Nun haben sich die Top-Ökonomen aus eigenem Antrieb gemeldet, oder? Die Medien haben ihre Stimmen aus tiefer Sorge geteilt? Sie folgen damit nicht dem Impuls, den ein verantwortlicher Politiker aus der Bundesregierung gesetzt hat? Ach, wie schön wäre es, wenn es so wäre. Das Schrumpfen der deutschen Wirtschaft käme für die Staatsmedien nicht mehr „überraschend“, die Schließung von großen Werken müsste nicht einen Tag nach einer Wahl verkündet werden.

Die Legende, von der Schuld der AfD am Niedergang der deutschen Wirtschaft, hat Robert Habeck (Grüne) in die Welt gesetzt. Als „Wirtschaftsminister“ hat er durchaus einen Anteil an diesem Niedergang, würde mancher sagen. Doch solche Schandmäuler hätten auch im September 1918 staatszersetzende Unwahrheiten über die mögliche deutsche Niederlage im Krieg verbreitet.

Zwei Tage vor der Wahl hatte Habeck unter anderem über T-Online verkündet: Die AfD sei die „Alternative für Deindustrialisierung“, wie der Kinderbuchautor formulierte. Er selbst will eine Industrie, die nur noch produziert, wenn die Sonne scheint oder der Wind weht. Die grüne Autorin Ulrike Herrmann tingelt durchs Staatsfernsehen, um für grünes Schrumpfen zu werben. Aber die AfD sei schuld an der Deindustrialisierung. Das ist ein Twist, der den Paul-von-Hindenburg-Preis für besseres Erklären des Regierungshandelns verdient hätte.

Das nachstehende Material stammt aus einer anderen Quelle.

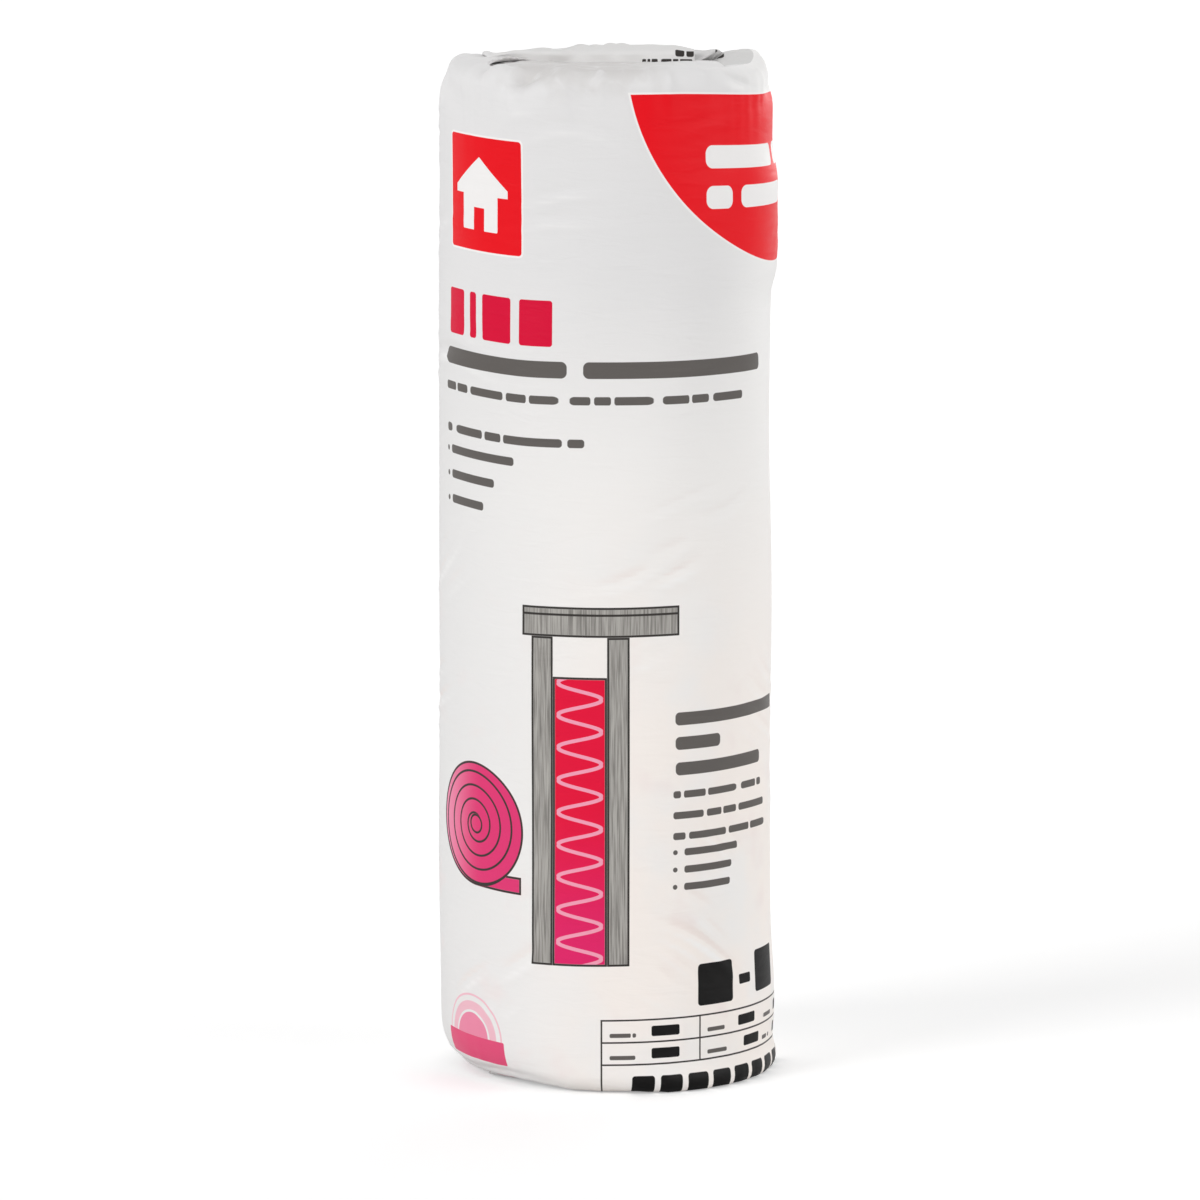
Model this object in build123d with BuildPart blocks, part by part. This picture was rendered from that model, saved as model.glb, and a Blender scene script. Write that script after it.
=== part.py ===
"""A roll of unfaced glass wool insulation batt, standing on its end in its plastic film wrap.

Millimetres, +Z up. The origin is the centre of the face that the roll stands on, and -Y is the front.
The batt is one mat, 16 in wide and 48 in long. It is squeezed flat, wound up on itself and held by a
tube of plastic film, whose two mouths are folded in over the ends of the roll and sealed.
"""

import math
import os

from build123d import *

# The batt: its width stands upright in the roll, and its length is wound up
batt_width = 406.4
batt_length = 1219.2
roll_diameter = 133.0
eye_diameter = 9.0

# The mat starts a little inside the eye's wall, where it is crushed to a plain core. The core
# lies below the grooves between the turns.
eye_crush = 1.5
core_turns = 1.25
core_recess = 0.3

# Each turn's edge bulges on both ends of the roll, and the film presses these bulges' crowns flat
turn_edge_bulge = 2.2
turn_crown_width = 5.0

# The film's pull rounds the roll's rims, and the wool inside gives way in a few flats
rim_round = 8.0
rim_flats = 3

# The batt's outer end lies along the back of the roll and leaves a shallow crease there
tail_azimuth = 100.0
tail_crease_radius = 22.0
tail_crease_depth = 1.2

# The film, and the air between it and the batt
film_thickness = 0.2
film_gap = 0.2

# The film is a sheet made into a tube: its two long edges lap over each other at the back
lap_azimuth = 90.0
lap_width = 12.0

# A folded end, as plies of film: gussets are tucked in from both sides, then the front and back
# panels close over them, and the two lips are sealed and laid over towards the back
gusset_plies = 2
end_plies = 4
panel_rise = 1.4
panel_half_angle = 52.0
seal_length = 78.0
seal_middle_x = -9.0
seal_width = 15.0
seal_riser = 2.0
seal_fold_radius = 0.8
seal_free_lift = 3.8
seal_line_y = -7.0
seal_plies = 2

# The foot is the same fold, pressed flat by the roll's weight
foot_ply_edge_depth = 0.3

# What follows from the sizes above
roll_radius = roll_diameter / 2
eye_radius = eye_diameter / 2
winding_radius = eye_radius - eye_crush
wound_thickness = math.pi * (roll_radius**2 - winding_radius**2) / batt_length
turns = (roll_radius - winding_radius) / wound_thickness
winding_start = tail_azimuth - 360 * turns
half_turns = math.ceil(2 * turns) + 2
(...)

Die Situation ist anders als im September 1918. Es gibt neben den staatlichen und staatsnahen Medien auch noch unabhängige Medien wie TE: Rekordzahl an Insolvenzen? Schrumpfende Wirtschaft? Absurde Energiepolitik? Staats-Dirigismus? Zu hohe Steuern und Abgaben? Dysfunktionale Verwaltung? Dieses Mal steht alles als Information zur Verfügung, dieses Mal muss niemand einen Zusammenbruch für „überraschend“ halten.